Given the relative level of sophistication of LC, I can understand single property owners dismissing the need for it, however, the principles apply whether the property is a 30sqm studio or a 20,000+ sqm commercial building. The key to understanding and implementing an LC model is to create an Asset Lifecycle Plan. An Asset Lifecycle Plan is a simple list of all assets within a structure and their detailed tasks and frequencies for maintenance, refurbishment, and replacement.
To create an Asset Lifecycle Plan start by listing all assets within your building including floor coverings, wall claddings, sanitary plumbing, electrical systems cooling systems etc. For a smaller property it’s relatively simple, the items would be floor tiles, internal and external painting, bathroom fixtures and equipment, kitchen fixtures and equipment and air-conditioning units.
Let’s look at one of these items to get a feel for the process; internal and external painting. From experience, we know that most properties in Cambodia need to be repainted every three years. Instead of just repainting every three years, let’s implement a preventative maintenance program that requires the internal and external cladding to be washed down every 12 months. The easiest way is a bucket of sugar soap and some elbow grease. An average home should take 1 person less than a day to clean.
By cleaning the walls every 12 months you remove the buildup of dirt and effectively increase the longevity of the paint, by the third and fourth years you might need to do some spot painting to refurbish high use areas i.e. around doorknobs and light switches.
Assuming normal wear and tear and the annual cleaning of the walls, the requirement to do a full repaint of the property should be increased from 3 years to every 5 years.
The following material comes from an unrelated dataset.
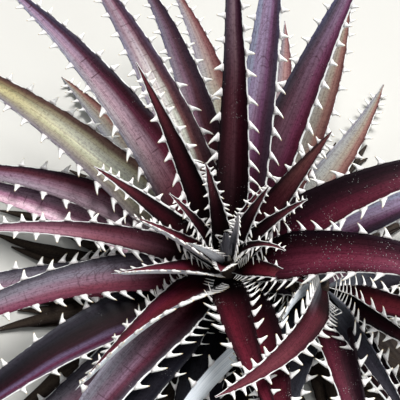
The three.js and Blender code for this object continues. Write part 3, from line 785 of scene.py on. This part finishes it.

Assuming an economic life of the building of 30 years (in the West we normally calculate this to be 25 years, in Indochina the reality is closer to 40).
Under the old regime, we repainted every 3 years and therefore we repainted 10 times during the economic life of the building. Adhering to our Asset Lifecycle Plan we cleaned every year and only repainted 6 times over the journey. The cost of the cleaning is negligible – a couple of dollars on detergent and a day a year in man hours.
We’re not just saving paint, we’re also ensuring that income derived from the building is maximized by reducing the downtime – painting is a disruptive task and almost always requires the property to be untenanted at that time.
The example above is a simple one but it highlights the opportunity for building owners to minimize their cost and maximize their income by adhering to the principles of Lifecycle Costing for their property.